I haven't been sewing this summer because 1) the kids wrecked the workroom, 2) my iron has been malfunctioning and 3) it's too damn hot anyway. However! I've got a niece turning 1 very soon and a Fall Apron Swap partner expecting an apron by September 1st, so I've set the kids to work cleaning, the husband to work fixing(here, 'fixing' means "bypassing the auto-off feature") and the weather gremlins to turning the sun down a bit and the humidifier down quite a lot.
The children and husband at least are doing their duty and I myself have been hard at work choosing fabrics and trims. I won't describe the project I have planned for my niece in case she is looking over her mama's shoulder while said mama avidly devours my blog, but I thought I'd go ahead and post a picture of the fabric I chose for the swap.

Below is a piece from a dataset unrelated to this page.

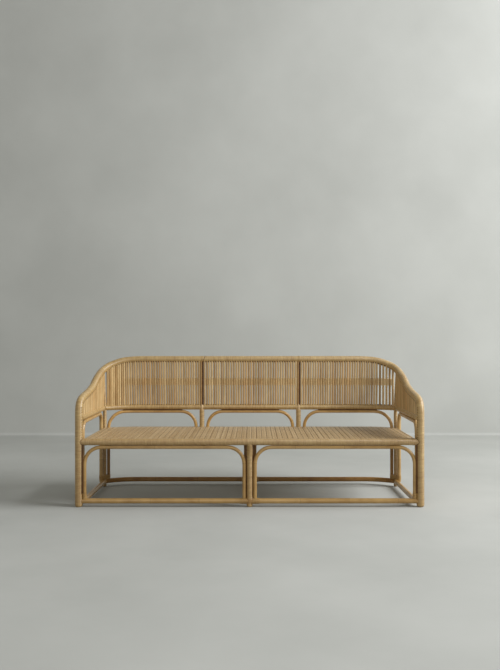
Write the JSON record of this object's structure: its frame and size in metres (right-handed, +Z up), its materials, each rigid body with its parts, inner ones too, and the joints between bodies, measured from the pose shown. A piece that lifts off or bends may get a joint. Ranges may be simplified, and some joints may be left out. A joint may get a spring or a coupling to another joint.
{
  "type": "rattan garden sofa",
  "caption": "Long garden sofa of bent rattan poles wrapped in peel, with a back and arms of upright sticks, arches above and below a woven seat deck.",
  "frame": {"origin": "on the floor, below the middle of the box round the sofa", "axes": "+X along the seat to the right of somebody who faces the sofa, +Y to the back, +Z up"},
  "size_m": [2.0052, 0.757, 0.845],
  "materials": {
    "wrapped_cane": "cane peel wound round the poles, clear satin varnish",
    "bent_cane": "bent cane poles, clear satin varnish",
    "stick_cane": "upright sticks of slim cane, clear satin varnish",
    "woven_cane": "woven mat of cane strands, matt",
    "hidden_cane": "plain cane poles, matt",
    "peel_cane": "wound bindings of cane peel, satin"
  },
  "bodies": {
    "root": {"arm_hoop_left": "wrapped_cane", "arm_hoop_right": "wrapped_cane", "back_arch_centre": "bent_cane", "back_arch_left": "bent_cane", "back_arch_right": "bent_cane", "back_divider_left": "bent_cane", "back_divider_right": "bent_cane", "back_panel_centre": "stick_cane", "back_panel_left": "stick_cane", "back_panel_right": "stick_cane", "collar_binding": "peel_cane", "corner_post_left": "wrapped_cane", "corner_post_right": "wrapped_cane", "front_arch_left": "bent_cane", "front_arch_right": "bent_cane", "front_centre_leg": "wrapped_cane", "front_corner_binding_left": "peel_cane", "front_corner_binding_right": "peel_cane", "front_foot_binding_left": "peel_cane", "front_foot_binding_right": "peel_cane", "front_stretcher_left": "bent_cane", "front_stretcher_right": "bent_cane", "lower_back_rail": "wrapped_cane", "lower_side_rail_left": "wrapped_cane", "lower_side_rail_right": "wrapped_cane", "rear_arch_left": "bent_cane", "rear_arch_right": "bent_cane", "rear_centre_leg": "wrapped_cane", "rear_corner_binding_left": "peel_cane", "rear_corner_binding_right": "peel_cane", "rear_foot_binding_left": "peel_cane", "rear_foot_binding_right": "peel_cane", "rear_stretcher_left": "bent_cane", "rear_stretcher_right": "bent_cane", "seat_bearer_1": "hidden_cane", "seat_bearer_2": "hidden_cane", "seat_bearer_3": "hidden_cane", "seat_bearer_4": "hidden_cane", "seat_bearer_5": "hidden_cane", "seat_deck": "woven_cane", "seat_front_roll": "wrapped_cane", "seat_rear_rail": "hidden_cane", "seat_side_rail_left": "hidden_cane", "seat_side_rail_right": "hidden_cane", "short_post_left": "wrapped_cane", "short_post_right": "wrapped_cane", "side_arch_left": "bent_cane", "side_arch_right": "bent_cane", "side_panel_left": "stick_cane", "side_panel_right": "stick_cane", "side_stretcher_left": "bent_cane", "side_stretcher_right": "bent_cane", "top_rail_centre": "wrapped_cane", "top_rail_dowel_left": "hidden_cane", "top_rail_dowel_right": "hidden_cane"}
  },
  "joints": []
}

It's from Amy Butler's 'Belle' collection, and I selected it only after agonizing over 4 possibilities over the course of 3 days. I think I've made the right decision -- this fabric is growing on me and I wish I'd ordered an extra length for a skirt for Wren. The pattern is a simple one, but it's to be my first time using bias tape, so I hope that a) I don't make a mess of it and b) I can find a good color so I don't have to make my own. Just in case I bought a yard of a solid green that matches the leaves. Ought I to have ordered a blue to match the flowers? Or a bold contrasting color? I don't know. I'm just hoping my local JoAnn's will have Wright's Double-Fold 1/4" Bias Tape in a suitable color so I won't have to agonize.
I'll also be making a matching hot-pad, and I can't decide whether to make it with cotton batting or some sort of heat-resistant padding. I think cotton batting is sufficient for a hot pad, but if my swap partner is anything like me, she'll use the hot pad as a potholder at some point, and I don't want her to burn her fingers as I have done.
Finally, I'll be sending a favorite pie recipe. How to choose between no-bake pumpkin pie, chocolate peanut butter pie, or bananascotch pie with sour cream? Not to mention pearamel tart and good old apple pie! I really love pie, particularly in autumn, and they're all my favorites. It's a problem to decide!